◆ **Task description**
Quote only the lines from the top of the listing below down to and including the line with "hook_pitch = 61.5; // [50:0.5:70]".
★ ★ ★ ★
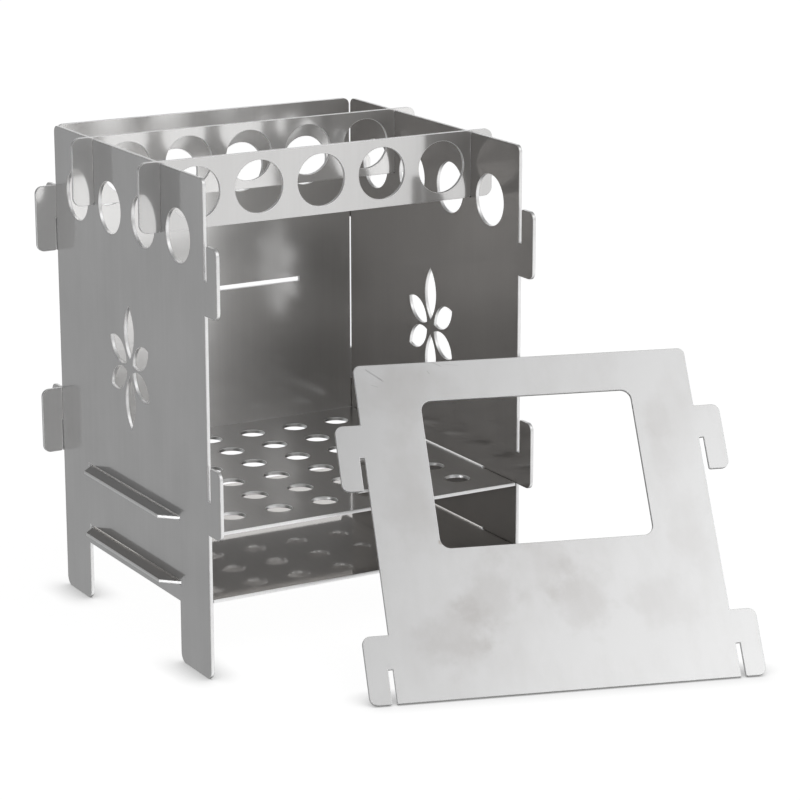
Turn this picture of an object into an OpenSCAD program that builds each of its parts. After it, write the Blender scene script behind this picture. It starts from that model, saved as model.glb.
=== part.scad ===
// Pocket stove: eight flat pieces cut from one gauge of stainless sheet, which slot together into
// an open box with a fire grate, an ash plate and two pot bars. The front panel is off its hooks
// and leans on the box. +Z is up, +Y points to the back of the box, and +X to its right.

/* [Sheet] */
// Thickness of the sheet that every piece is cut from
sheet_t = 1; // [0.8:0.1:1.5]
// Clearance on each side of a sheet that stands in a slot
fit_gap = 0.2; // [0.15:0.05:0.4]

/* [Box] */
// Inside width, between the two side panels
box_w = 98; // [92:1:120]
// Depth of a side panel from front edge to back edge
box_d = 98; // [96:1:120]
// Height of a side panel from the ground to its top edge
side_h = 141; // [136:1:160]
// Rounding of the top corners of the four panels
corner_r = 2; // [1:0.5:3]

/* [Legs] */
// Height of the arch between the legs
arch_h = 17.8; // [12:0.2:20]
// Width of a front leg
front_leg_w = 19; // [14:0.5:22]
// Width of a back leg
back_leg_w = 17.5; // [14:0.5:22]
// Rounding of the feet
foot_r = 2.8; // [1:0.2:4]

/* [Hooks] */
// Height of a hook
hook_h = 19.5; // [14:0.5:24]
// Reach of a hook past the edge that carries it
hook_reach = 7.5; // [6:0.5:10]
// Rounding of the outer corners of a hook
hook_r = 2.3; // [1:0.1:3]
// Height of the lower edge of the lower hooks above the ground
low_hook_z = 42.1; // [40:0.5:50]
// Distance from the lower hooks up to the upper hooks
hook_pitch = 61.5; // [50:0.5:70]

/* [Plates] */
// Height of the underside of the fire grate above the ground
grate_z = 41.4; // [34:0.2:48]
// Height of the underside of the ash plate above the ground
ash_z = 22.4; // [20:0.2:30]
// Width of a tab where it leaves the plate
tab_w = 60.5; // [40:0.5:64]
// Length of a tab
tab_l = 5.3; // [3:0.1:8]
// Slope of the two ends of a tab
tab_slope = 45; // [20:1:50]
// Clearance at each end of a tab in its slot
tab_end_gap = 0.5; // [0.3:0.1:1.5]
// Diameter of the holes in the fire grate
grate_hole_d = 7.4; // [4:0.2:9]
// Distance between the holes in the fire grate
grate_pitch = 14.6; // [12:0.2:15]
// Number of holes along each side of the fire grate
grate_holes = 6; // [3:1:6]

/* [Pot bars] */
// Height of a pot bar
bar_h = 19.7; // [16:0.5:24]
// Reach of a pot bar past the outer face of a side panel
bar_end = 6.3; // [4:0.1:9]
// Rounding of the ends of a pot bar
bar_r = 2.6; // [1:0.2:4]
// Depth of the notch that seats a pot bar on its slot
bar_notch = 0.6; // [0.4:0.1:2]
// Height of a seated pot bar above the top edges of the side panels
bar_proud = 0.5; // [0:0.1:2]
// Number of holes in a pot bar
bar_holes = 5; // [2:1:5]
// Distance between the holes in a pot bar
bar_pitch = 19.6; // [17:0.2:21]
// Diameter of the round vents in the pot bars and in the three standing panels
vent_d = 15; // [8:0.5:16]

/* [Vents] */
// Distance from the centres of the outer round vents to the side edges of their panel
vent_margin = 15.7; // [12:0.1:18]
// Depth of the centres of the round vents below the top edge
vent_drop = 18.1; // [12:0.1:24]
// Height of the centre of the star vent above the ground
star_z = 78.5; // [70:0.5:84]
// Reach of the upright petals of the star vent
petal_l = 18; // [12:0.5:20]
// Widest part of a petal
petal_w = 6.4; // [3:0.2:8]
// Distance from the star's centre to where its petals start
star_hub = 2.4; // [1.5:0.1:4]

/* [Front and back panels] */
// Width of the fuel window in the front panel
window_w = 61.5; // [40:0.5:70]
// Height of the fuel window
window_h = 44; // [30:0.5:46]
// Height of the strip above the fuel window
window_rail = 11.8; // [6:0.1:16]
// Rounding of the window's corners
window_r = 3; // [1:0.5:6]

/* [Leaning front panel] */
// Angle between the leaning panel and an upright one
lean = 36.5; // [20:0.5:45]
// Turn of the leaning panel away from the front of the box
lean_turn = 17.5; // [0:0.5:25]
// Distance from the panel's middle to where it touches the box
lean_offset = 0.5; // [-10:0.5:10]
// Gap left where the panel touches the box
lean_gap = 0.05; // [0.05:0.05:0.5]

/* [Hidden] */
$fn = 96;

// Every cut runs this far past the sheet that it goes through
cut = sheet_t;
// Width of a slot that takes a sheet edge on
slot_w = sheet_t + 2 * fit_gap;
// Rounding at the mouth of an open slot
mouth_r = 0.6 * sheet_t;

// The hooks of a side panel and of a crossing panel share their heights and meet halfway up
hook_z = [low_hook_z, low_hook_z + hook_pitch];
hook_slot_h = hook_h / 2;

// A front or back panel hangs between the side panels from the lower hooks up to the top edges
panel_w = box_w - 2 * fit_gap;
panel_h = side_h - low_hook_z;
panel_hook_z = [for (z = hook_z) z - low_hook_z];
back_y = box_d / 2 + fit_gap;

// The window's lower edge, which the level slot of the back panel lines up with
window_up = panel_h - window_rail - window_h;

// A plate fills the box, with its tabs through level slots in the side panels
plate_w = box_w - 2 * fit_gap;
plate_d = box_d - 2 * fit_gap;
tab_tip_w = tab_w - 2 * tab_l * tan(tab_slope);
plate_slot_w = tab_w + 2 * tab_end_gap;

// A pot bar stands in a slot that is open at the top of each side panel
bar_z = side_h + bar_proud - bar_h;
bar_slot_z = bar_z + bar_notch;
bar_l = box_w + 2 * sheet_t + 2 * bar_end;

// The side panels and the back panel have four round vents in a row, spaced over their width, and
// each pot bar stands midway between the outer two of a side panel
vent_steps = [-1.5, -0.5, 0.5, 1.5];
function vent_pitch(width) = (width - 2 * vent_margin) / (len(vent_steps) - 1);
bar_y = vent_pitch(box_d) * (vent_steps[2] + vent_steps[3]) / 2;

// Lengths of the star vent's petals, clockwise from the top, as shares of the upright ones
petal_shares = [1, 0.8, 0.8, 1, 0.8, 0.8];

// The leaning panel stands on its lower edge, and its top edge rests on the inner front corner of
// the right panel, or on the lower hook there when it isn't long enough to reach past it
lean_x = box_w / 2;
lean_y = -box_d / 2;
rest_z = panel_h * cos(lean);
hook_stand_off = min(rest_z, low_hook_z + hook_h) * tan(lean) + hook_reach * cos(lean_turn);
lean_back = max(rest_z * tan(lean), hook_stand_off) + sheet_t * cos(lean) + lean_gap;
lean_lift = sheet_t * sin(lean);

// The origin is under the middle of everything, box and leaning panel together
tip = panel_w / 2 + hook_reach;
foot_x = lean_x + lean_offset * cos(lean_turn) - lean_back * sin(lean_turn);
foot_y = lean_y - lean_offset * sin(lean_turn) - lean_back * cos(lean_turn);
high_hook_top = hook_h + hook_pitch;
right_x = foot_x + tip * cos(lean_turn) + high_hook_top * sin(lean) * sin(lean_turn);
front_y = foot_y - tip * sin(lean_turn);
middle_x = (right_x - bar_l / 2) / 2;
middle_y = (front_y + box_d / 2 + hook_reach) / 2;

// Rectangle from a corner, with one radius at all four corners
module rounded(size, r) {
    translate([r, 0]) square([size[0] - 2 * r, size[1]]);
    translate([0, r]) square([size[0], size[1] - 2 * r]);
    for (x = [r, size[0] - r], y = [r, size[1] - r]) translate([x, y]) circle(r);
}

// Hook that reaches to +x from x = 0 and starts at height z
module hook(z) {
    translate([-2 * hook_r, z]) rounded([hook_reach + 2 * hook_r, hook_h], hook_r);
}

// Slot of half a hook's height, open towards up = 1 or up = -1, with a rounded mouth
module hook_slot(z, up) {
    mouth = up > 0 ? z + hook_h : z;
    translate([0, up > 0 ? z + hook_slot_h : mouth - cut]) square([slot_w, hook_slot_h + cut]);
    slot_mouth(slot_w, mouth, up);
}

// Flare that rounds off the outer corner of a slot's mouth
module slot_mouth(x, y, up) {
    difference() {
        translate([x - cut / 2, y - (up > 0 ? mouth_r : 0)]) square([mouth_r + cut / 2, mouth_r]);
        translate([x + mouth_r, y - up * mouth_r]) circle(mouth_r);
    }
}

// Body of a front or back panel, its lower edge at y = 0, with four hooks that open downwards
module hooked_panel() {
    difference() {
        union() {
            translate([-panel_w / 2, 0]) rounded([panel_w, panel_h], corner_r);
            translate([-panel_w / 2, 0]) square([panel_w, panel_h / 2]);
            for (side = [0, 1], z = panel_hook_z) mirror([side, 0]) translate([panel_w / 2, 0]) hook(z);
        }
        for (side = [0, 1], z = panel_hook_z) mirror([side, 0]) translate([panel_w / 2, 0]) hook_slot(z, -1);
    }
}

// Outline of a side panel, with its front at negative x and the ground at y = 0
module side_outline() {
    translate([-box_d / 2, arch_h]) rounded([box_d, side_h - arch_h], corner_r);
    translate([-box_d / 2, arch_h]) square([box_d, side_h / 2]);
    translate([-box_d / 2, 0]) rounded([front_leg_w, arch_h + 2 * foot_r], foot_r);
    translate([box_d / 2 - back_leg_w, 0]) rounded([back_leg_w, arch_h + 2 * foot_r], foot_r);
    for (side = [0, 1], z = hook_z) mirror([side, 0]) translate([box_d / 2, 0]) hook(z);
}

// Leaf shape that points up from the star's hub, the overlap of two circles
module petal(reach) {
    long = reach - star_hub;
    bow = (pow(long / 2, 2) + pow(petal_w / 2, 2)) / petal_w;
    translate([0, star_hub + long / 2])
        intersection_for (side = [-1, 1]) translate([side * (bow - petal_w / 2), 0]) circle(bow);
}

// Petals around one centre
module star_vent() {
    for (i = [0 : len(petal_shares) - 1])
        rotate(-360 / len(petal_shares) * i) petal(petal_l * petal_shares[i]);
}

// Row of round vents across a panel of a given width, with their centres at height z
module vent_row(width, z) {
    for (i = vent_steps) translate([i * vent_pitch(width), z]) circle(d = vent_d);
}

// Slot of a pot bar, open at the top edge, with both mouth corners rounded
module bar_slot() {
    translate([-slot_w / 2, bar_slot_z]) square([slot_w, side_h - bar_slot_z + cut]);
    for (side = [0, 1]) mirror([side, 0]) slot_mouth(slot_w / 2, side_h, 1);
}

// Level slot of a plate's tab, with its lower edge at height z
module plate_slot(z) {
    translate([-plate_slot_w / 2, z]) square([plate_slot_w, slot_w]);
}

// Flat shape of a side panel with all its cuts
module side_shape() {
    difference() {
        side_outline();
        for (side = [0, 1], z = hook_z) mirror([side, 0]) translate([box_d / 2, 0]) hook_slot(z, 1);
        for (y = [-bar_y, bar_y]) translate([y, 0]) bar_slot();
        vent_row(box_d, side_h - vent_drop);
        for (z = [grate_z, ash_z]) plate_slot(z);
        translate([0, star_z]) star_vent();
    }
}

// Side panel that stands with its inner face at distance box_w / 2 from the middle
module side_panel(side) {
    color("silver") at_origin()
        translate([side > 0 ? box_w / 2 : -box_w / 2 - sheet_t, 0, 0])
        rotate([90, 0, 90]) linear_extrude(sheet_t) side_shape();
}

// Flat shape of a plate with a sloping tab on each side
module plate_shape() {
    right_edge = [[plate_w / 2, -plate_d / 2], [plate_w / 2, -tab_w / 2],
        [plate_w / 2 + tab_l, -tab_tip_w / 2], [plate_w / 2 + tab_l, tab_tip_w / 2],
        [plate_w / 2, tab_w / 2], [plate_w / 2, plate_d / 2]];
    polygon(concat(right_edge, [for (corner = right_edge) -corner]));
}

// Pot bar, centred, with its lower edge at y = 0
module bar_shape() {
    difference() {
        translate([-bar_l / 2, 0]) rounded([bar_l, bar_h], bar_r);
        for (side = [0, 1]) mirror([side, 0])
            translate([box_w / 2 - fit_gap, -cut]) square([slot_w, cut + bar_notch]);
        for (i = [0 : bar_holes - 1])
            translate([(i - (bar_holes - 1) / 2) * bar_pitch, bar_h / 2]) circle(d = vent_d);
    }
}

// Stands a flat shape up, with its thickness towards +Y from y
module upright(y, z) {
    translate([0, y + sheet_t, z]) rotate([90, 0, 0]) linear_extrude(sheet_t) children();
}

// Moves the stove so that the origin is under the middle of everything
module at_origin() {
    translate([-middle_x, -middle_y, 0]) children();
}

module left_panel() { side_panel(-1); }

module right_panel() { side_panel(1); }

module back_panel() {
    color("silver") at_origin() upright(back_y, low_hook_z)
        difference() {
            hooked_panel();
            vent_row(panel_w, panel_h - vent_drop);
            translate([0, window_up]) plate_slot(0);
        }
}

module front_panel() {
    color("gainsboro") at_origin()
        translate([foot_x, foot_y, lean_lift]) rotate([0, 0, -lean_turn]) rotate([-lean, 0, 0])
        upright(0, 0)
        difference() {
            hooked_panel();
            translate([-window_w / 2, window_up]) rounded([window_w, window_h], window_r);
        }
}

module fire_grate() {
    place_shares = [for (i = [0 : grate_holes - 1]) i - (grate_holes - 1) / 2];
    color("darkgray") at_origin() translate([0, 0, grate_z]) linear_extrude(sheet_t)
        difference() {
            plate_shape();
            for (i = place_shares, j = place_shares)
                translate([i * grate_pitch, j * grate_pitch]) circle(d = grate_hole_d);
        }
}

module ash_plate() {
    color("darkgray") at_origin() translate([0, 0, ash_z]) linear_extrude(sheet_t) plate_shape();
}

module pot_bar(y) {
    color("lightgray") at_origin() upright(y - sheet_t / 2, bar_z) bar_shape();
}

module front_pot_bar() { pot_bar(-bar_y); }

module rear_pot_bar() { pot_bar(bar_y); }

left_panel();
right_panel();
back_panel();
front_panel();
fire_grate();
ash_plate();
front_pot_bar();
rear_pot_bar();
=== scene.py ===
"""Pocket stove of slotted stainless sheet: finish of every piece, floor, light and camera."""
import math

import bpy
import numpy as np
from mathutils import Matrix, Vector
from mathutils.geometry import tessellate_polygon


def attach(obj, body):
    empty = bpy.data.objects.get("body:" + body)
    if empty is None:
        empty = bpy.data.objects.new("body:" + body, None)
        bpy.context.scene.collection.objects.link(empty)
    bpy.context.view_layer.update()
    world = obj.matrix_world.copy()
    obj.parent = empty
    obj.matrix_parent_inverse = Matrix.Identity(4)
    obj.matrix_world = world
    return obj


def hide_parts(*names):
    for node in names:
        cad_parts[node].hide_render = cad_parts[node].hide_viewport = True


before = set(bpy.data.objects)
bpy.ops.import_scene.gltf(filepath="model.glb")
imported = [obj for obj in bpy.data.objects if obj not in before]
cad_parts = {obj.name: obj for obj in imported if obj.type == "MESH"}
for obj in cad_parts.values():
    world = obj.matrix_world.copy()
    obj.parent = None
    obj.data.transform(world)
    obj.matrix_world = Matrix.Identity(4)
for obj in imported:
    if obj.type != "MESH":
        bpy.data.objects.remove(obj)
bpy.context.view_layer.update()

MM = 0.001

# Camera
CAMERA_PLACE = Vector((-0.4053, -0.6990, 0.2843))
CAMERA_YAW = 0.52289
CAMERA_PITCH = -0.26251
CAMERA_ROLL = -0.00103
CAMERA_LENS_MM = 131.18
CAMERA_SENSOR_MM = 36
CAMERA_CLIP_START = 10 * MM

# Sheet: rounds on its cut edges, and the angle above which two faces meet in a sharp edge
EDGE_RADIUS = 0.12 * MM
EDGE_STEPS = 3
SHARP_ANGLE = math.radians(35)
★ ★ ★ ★
◆ **Solution for this exercise**
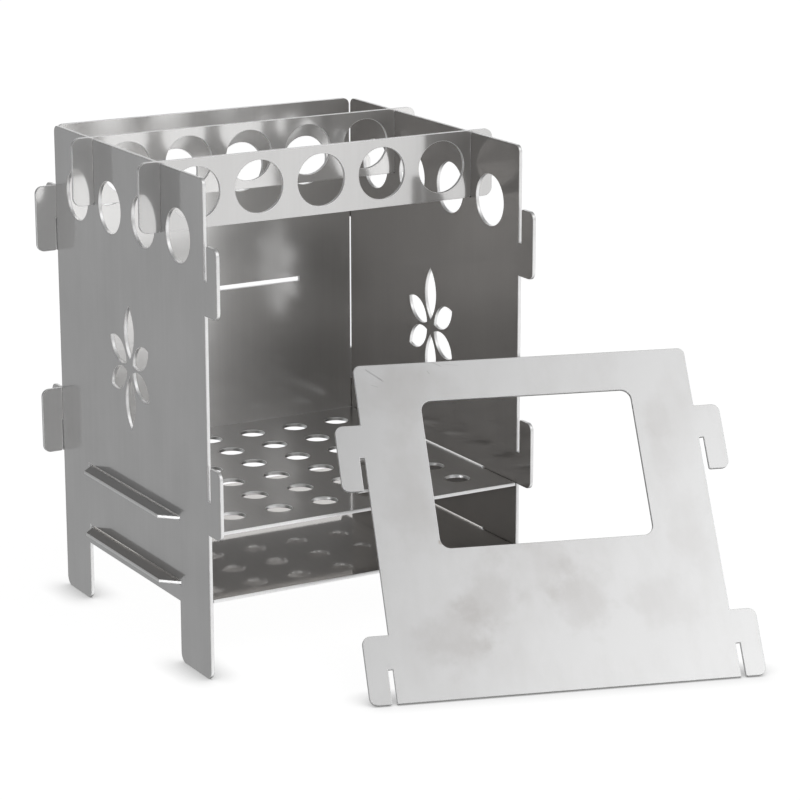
Turn this picture of an object into an OpenSCAD program that builds each of its parts. After it, write the Blender scene script behind this picture. It starts from that model, saved as model.glb.
=== part.scad ===
// Pocket stove: eight flat pieces cut from one gauge of stainless sheet, which slot together into
// an open box with a fire grate, an ash plate and two pot bars. The front panel is off its hooks
// and leans on the box. +Z is up, +Y points to the back of the box, and +X to its right.

/* [Sheet] */
// Thickness of the sheet that every piece is cut from
sheet_t = 1; // [0.8:0.1:1.5]
// Clearance on each side of a sheet that stands in a slot
fit_gap = 0.2; // [0.15:0.05:0.4]

/* [Box] */
// Inside width, between the two side panels
box_w = 98; // [92:1:120]
// Depth of a side panel from front edge to back edge
box_d = 98; // [96:1:120]
// Height of a side panel from the ground to its top edge
side_h = 141; // [136:1:160]
// Rounding of the top corners of the four panels
corner_r = 2; // [1:0.5:3]

/* [Legs] */
// Height of the arch between the legs
arch_h = 17.8; // [12:0.2:20]
// Width of a front leg
front_leg_w = 19; // [14:0.5:22]
// Width of a back leg
back_leg_w = 17.5; // [14:0.5:22]
// Rounding of the feet
foot_r = 2.8; // [1:0.2:4]

/* [Hooks] */
// Height of a hook
hook_h = 19.5; // [14:0.5:24]
// Reach of a hook past the edge that carries it
hook_reach = 7.5; // [6:0.5:10]
// Rounding of the outer corners of a hook
hook_r = 2.3; // [1:0.1:3]
// Height of the lower edge of the lower hooks above the ground
low_hook_z = 42.1; // [40:0.5:50]
// Distance from the lower hooks up to the upper hooks
hook_pitch = 61.5; // [50:0.5:70]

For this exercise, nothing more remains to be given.